-- Start GIVEN DATA --
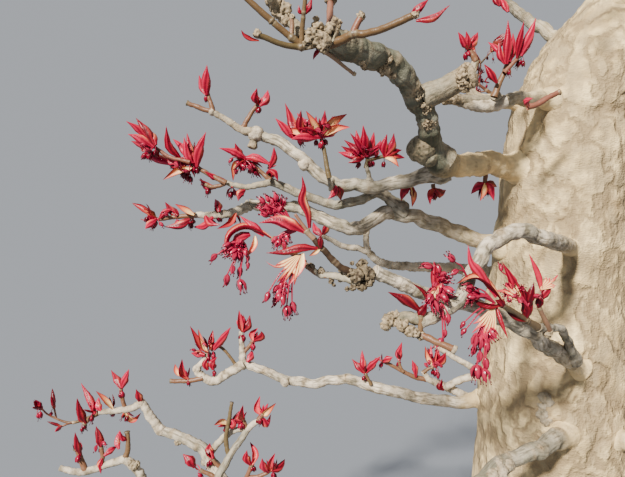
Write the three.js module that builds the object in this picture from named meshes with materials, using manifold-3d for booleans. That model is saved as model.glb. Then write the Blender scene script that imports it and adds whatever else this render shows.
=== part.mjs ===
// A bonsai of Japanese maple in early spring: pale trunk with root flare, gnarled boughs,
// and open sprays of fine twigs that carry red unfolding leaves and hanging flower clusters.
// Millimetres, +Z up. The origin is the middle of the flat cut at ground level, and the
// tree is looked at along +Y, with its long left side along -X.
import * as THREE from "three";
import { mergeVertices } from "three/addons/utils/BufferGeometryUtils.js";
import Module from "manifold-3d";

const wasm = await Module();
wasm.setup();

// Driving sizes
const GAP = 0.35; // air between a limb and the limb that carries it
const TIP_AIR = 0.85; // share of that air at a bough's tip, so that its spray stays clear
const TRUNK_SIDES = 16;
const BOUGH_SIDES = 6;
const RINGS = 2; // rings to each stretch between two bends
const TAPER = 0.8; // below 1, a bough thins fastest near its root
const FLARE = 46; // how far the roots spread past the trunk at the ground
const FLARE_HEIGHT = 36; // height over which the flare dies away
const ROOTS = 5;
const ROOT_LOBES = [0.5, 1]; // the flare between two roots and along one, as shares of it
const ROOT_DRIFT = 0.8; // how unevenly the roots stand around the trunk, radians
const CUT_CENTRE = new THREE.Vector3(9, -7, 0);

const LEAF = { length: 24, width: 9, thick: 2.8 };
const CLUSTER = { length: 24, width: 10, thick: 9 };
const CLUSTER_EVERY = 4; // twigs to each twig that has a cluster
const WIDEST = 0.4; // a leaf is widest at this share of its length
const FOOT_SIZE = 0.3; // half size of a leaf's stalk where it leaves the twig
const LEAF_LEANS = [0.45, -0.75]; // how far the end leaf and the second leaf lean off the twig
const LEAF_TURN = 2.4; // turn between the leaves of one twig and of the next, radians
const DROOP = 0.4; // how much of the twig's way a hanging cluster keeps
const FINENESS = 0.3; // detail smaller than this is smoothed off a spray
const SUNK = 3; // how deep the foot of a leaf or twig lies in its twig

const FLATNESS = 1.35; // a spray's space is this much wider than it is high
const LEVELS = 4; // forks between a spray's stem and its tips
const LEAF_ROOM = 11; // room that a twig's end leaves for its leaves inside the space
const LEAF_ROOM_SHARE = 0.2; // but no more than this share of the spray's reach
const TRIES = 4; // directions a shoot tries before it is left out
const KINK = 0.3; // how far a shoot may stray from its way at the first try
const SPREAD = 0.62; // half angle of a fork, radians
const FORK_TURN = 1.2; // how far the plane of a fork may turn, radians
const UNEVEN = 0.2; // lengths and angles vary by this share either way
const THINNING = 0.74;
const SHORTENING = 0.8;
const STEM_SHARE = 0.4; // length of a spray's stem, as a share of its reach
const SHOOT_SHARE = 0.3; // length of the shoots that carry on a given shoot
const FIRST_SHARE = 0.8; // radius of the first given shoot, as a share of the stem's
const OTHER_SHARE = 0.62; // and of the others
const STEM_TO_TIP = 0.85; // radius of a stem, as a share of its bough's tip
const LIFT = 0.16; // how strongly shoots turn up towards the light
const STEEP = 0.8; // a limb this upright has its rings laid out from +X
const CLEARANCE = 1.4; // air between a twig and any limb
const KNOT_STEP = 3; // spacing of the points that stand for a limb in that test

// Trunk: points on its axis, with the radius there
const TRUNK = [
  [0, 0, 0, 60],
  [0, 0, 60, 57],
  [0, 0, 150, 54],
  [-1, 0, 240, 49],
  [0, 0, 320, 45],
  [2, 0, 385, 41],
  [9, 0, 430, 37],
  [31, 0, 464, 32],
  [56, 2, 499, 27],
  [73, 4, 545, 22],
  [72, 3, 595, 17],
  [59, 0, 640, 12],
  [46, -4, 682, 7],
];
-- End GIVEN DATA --
- [EXERCISE TASK]:
Take the listing above and write it out again exactly.

- [SOLUTION FOR THIS TASK]:
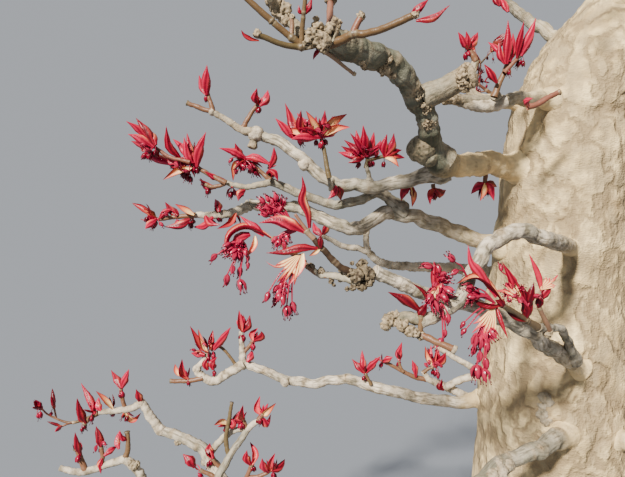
Write the three.js module that builds the object in this picture from named meshes with materials, using manifold-3d for booleans. That model is saved as model.glb. Then write the Blender scene script that imports it and adds whatever else this render shows.
=== part.mjs ===
// A bonsai of Japanese maple in early spring: pale trunk with root flare, gnarled boughs,
// and open sprays of fine twigs that carry red unfolding leaves and hanging flower clusters.
// Millimetres, +Z up. The origin is the middle of the flat cut at ground level, and the
// tree is looked at along +Y, with its long left side along -X.
import * as THREE from "three";
import { mergeVertices } from "three/addons/utils/BufferGeometryUtils.js";
import Module from "manifold-3d";

const wasm = await Module();
wasm.setup();

// Driving sizes
const GAP = 0.35; // air between a limb and the limb that carries it
const TIP_AIR = 0.85; // share of that air at a bough's tip, so that its spray stays clear
const TRUNK_SIDES = 16;
const BOUGH_SIDES = 6;
const RINGS = 2; // rings to each stretch between two bends
const TAPER = 0.8; // below 1, a bough thins fastest near its root
const FLARE = 46; // how far the roots spread past the trunk at the ground
const FLARE_HEIGHT = 36; // height over which the flare dies away
const ROOTS = 5;
const ROOT_LOBES = [0.5, 1]; // the flare between two roots and along one, as shares of it
const ROOT_DRIFT = 0.8; // how unevenly the roots stand around the trunk, radians
const CUT_CENTRE = new THREE.Vector3(9, -7, 0);

const LEAF = { length: 24, width: 9, thick: 2.8 };
const CLUSTER = { length: 24, width: 10, thick: 9 };
const CLUSTER_EVERY = 4; // twigs to each twig that has a cluster
const WIDEST = 0.4; // a leaf is widest at this share of its length
const FOOT_SIZE = 0.3; // half size of a leaf's stalk where it leaves the twig
const LEAF_LEANS = [0.45, -0.75]; // how far the end leaf and the second leaf lean off the twig
const LEAF_TURN = 2.4; // turn between the leaves of one twig and of the next, radians
const DROOP = 0.4; // how much of the twig's way a hanging cluster keeps
const FINENESS = 0.3; // detail smaller than this is smoothed off a spray
const SUNK = 3; // how deep the foot of a leaf or twig lies in its twig

const FLATNESS = 1.35; // a spray's space is this much wider than it is high
const LEVELS = 4; // forks between a spray's stem and its tips
const LEAF_ROOM = 11; // room that a twig's end leaves for its leaves inside the space
const LEAF_ROOM_SHARE = 0.2; // but no more than this share of the spray's reach
const TRIES = 4; // directions a shoot tries before it is left out
const KINK = 0.3; // how far a shoot may stray from its way at the first try
const SPREAD = 0.62; // half angle of a fork, radians
const FORK_TURN = 1.2; // how far the plane of a fork may turn, radians
const UNEVEN = 0.2; // lengths and angles vary by this share either way
const THINNING = 0.74;
const SHORTENING = 0.8;
const STEM_SHARE = 0.4; // length of a spray's stem, as a share of its reach
const SHOOT_SHARE = 0.3; // length of the shoots that carry on a given shoot
const FIRST_SHARE = 0.8; // radius of the first given shoot, as a share of the stem's
const OTHER_SHARE = 0.62; // and of the others
const STEM_TO_TIP = 0.85; // radius of a stem, as a share of its bough's tip
const LIFT = 0.16; // how strongly shoots turn up towards the light
const STEEP = 0.8; // a limb this upright has its rings laid out from +X
const CLEARANCE = 1.4; // air between a twig and any limb
const KNOT_STEP = 3; // spacing of the points that stand for a limb in that test

// Trunk: points on its axis, with the radius there
const TRUNK = [
  [0, 0, 0, 60],
  [0, 0, 60, 57],
  [0, 0, 150, 54],
  [-1, 0, 240, 49],
  [0, 0, 320, 45],
  [2, 0, 385, 41],
  [9, 0, 430, 37],
  [31, 0, 464, 32],
  [56, 2, 499, 27],
  [73, 4, 545, 22],
  [72, 3, 595, 17],
  [59, 0, 640, 12],
  [46, -4, 682, 7],
];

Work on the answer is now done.